Below you will find a set of lines. Repeat them all exactly.
....................
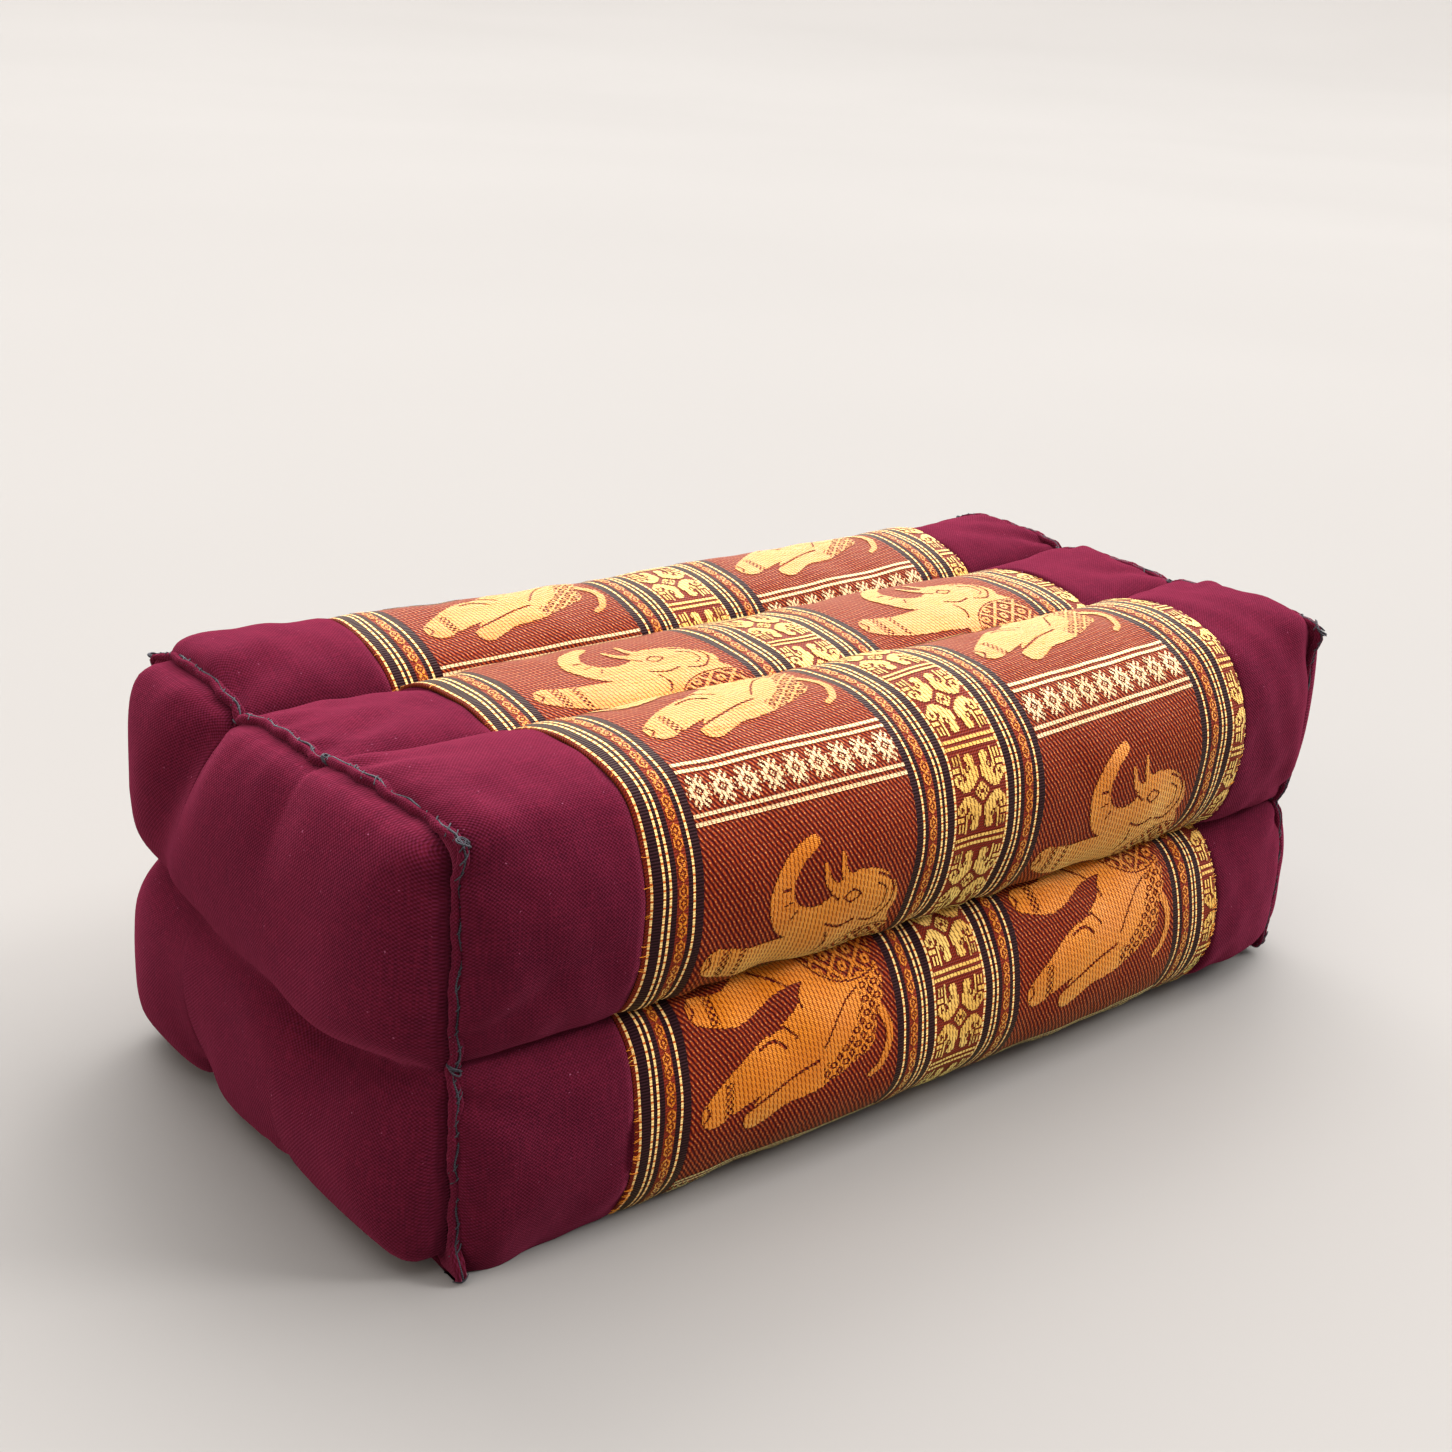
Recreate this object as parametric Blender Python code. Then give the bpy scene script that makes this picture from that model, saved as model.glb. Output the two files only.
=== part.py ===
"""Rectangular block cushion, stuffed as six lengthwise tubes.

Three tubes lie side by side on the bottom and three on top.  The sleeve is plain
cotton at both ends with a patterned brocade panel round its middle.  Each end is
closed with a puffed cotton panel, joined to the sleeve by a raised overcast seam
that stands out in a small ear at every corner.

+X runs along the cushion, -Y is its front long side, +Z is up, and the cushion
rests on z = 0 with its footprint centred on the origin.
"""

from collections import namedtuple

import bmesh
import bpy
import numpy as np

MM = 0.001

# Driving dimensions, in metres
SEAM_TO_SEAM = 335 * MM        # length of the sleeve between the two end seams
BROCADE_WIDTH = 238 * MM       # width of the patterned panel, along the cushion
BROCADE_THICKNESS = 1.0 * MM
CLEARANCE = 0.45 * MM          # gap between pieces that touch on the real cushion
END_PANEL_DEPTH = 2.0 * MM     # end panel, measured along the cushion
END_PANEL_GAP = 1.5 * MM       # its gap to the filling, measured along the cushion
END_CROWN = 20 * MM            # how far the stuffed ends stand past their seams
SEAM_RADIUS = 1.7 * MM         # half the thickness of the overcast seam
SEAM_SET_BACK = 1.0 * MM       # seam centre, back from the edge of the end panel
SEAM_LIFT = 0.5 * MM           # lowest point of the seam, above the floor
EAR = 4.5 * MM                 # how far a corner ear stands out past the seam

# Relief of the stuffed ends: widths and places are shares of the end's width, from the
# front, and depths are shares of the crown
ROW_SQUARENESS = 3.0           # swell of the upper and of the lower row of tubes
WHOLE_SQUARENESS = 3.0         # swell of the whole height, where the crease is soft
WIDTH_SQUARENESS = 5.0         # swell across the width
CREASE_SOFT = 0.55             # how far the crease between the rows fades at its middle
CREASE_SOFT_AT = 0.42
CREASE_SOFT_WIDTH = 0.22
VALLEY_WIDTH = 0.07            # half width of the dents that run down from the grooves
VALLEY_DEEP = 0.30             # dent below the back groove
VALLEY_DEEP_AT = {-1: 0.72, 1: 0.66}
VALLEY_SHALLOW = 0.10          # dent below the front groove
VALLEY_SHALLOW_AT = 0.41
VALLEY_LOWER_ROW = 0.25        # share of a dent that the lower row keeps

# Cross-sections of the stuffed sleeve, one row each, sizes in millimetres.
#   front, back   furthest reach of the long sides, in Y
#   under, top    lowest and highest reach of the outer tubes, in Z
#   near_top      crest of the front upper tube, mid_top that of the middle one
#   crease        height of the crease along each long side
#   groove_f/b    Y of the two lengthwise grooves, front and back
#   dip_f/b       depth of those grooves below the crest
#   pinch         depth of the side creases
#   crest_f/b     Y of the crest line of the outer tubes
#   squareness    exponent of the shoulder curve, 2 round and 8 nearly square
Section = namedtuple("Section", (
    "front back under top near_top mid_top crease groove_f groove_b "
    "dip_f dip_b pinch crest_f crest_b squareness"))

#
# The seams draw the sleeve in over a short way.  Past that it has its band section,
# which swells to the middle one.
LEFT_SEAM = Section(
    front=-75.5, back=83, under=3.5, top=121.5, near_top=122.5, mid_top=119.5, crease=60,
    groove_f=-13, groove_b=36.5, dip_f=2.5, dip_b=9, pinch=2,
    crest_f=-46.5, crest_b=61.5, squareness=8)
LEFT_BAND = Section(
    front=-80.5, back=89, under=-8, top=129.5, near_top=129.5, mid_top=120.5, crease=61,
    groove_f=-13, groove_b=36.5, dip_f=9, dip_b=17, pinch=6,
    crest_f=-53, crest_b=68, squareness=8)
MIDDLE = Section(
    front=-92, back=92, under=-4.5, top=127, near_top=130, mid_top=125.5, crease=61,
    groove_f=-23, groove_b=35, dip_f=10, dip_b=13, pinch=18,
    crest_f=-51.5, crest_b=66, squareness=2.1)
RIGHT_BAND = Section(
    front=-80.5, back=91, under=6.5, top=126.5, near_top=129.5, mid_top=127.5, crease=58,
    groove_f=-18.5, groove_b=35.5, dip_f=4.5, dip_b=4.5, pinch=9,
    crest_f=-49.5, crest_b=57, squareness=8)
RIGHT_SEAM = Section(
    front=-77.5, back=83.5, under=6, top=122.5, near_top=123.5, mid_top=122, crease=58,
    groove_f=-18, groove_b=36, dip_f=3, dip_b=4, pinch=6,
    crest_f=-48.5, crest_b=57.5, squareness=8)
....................
### Result
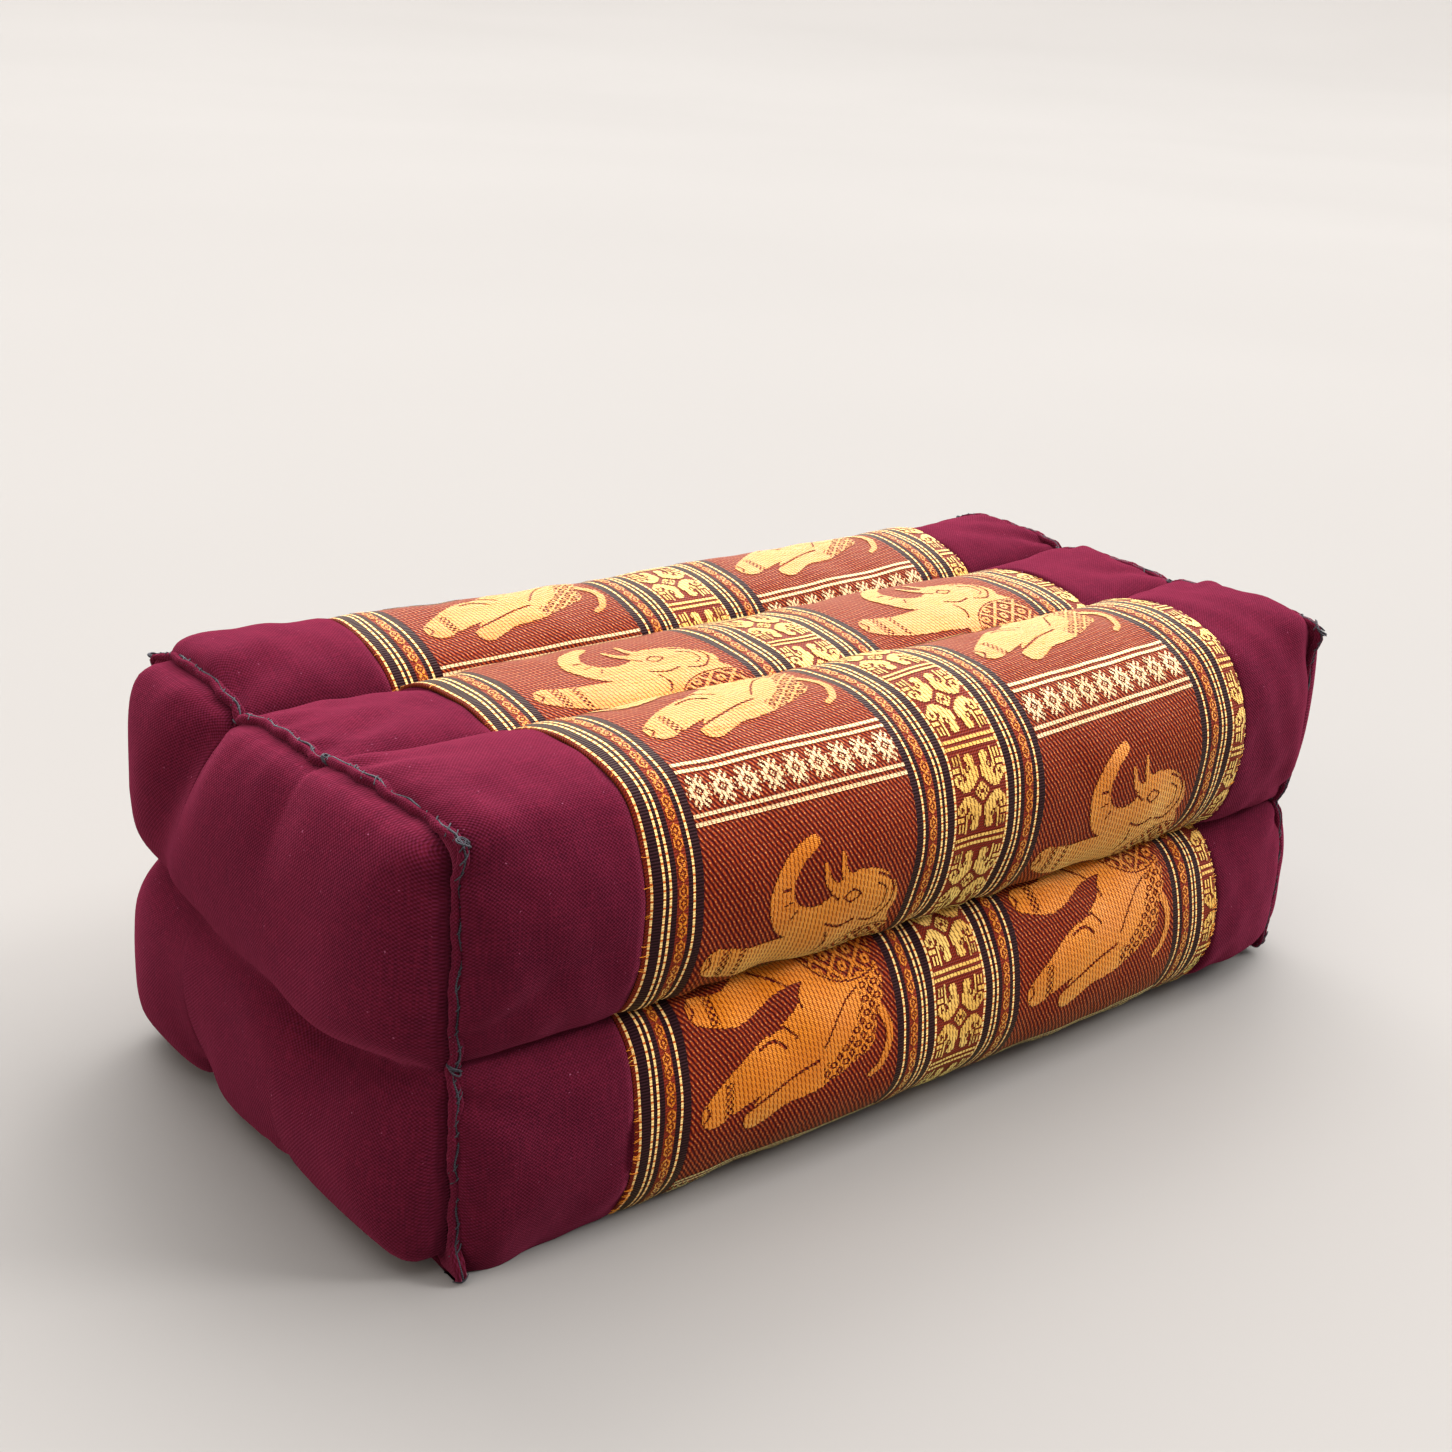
Recreate this object as parametric Blender Python code. Then give the bpy scene script that makes this picture from that model, saved as model.glb. Output the two files only.
=== part.py ===
"""Rectangular block cushion, stuffed as six lengthwise tubes.

Three tubes lie side by side on the bottom and three on top.  The sleeve is plain
cotton at both ends with a patterned brocade panel round its middle.  Each end is
closed with a puffed cotton panel, joined to the sleeve by a raised overcast seam
that stands out in a small ear at every corner.

+X runs along the cushion, -Y is its front long side, +Z is up, and the cushion
rests on z = 0 with its footprint centred on the origin.
"""

from collections import namedtuple

import bmesh
import bpy
import numpy as np

MM = 0.001

# Driving dimensions, in metres
SEAM_TO_SEAM = 335 * MM        # length of the sleeve between the two end seams
BROCADE_WIDTH = 238 * MM       # width of the patterned panel, along the cushion
BROCADE_THICKNESS = 1.0 * MM
CLEARANCE = 0.45 * MM          # gap between pieces that touch on the real cushion
END_PANEL_DEPTH = 2.0 * MM     # end panel, measured along the cushion
END_PANEL_GAP = 1.5 * MM       # its gap to the filling, measured along the cushion
END_CROWN = 20 * MM            # how far the stuffed ends stand past their seams
SEAM_RADIUS = 1.7 * MM         # half the thickness of the overcast seam
SEAM_SET_BACK = 1.0 * MM       # seam centre, back from the edge of the end panel
SEAM_LIFT = 0.5 * MM           # lowest point of the seam, above the floor
EAR = 4.5 * MM                 # how far a corner ear stands out past the seam

# Relief of the stuffed ends: widths and places are shares of the end's width, from the
# front, and depths are shares of the crown
ROW_SQUARENESS = 3.0           # swell of the upper and of the lower row of tubes
WHOLE_SQUARENESS = 3.0         # swell of the whole height, where the crease is soft
WIDTH_SQUARENESS = 5.0         # swell across the width
CREASE_SOFT = 0.55             # how far the crease between the rows fades at its middle
CREASE_SOFT_AT = 0.42
CREASE_SOFT_WIDTH = 0.22
VALLEY_WIDTH = 0.07            # half width of the dents that run down from the grooves
VALLEY_DEEP = 0.30             # dent below the back groove
VALLEY_DEEP_AT = {-1: 0.72, 1: 0.66}
VALLEY_SHALLOW = 0.10          # dent below the front groove
VALLEY_SHALLOW_AT = 0.41
VALLEY_LOWER_ROW = 0.25        # share of a dent that the lower row keeps

# Cross-sections of the stuffed sleeve, one row each, sizes in millimetres.
#   front, back   furthest reach of the long sides, in Y
#   under, top    lowest and highest reach of the outer tubes, in Z
#   near_top      crest of the front upper tube, mid_top that of the middle one
#   crease        height of the crease along each long side
#   groove_f/b    Y of the two lengthwise grooves, front and back
#   dip_f/b       depth of those grooves below the crest
#   pinch         depth of the side creases
#   crest_f/b     Y of the crest line of the outer tubes
#   squareness    exponent of the shoulder curve, 2 round and 8 nearly square
Section = namedtuple("Section", (
    "front back under top near_top mid_top crease groove_f groove_b "
    "dip_f dip_b pinch crest_f crest_b squareness"))

#
# The seams draw the sleeve in over a short way.  Past that it has its band section,
# which swells to the middle one.
LEFT_SEAM = Section(
    front=-75.5, back=83, under=3.5, top=121.5, near_top=122.5, mid_top=119.5, crease=60,
    groove_f=-13, groove_b=36.5, dip_f=2.5, dip_b=9, pinch=2,
    crest_f=-46.5, crest_b=61.5, squareness=8)
LEFT_BAND = Section(
    front=-80.5, back=89, under=-8, top=129.5, near_top=129.5, mid_top=120.5, crease=61,
    groove_f=-13, groove_b=36.5, dip_f=9, dip_b=17, pinch=6,
    crest_f=-53, crest_b=68, squareness=8)
MIDDLE = Section(
    front=-92, back=92, under=-4.5, top=127, near_top=130, mid_top=125.5, crease=61,
    groove_f=-23, groove_b=35, dip_f=10, dip_b=13, pinch=18,
    crest_f=-51.5, crest_b=66, squareness=2.1)
RIGHT_BAND = Section(
    front=-80.5, back=91, under=6.5, top=126.5, near_top=129.5, mid_top=127.5, crease=58,
    groove_f=-18.5, groove_b=35.5, dip_f=4.5, dip_b=4.5, pinch=9,
    crest_f=-49.5, crest_b=57, squareness=8)
RIGHT_SEAM = Section(
    front=-77.5, back=83.5, under=6, top=122.5, near_top=123.5, mid_top=122, crease=58,
    groove_f=-18, groove_b=36, dip_f=3, dip_b=4, pinch=6,
    crest_f=-48.5, crest_b=57.5, squareness=8)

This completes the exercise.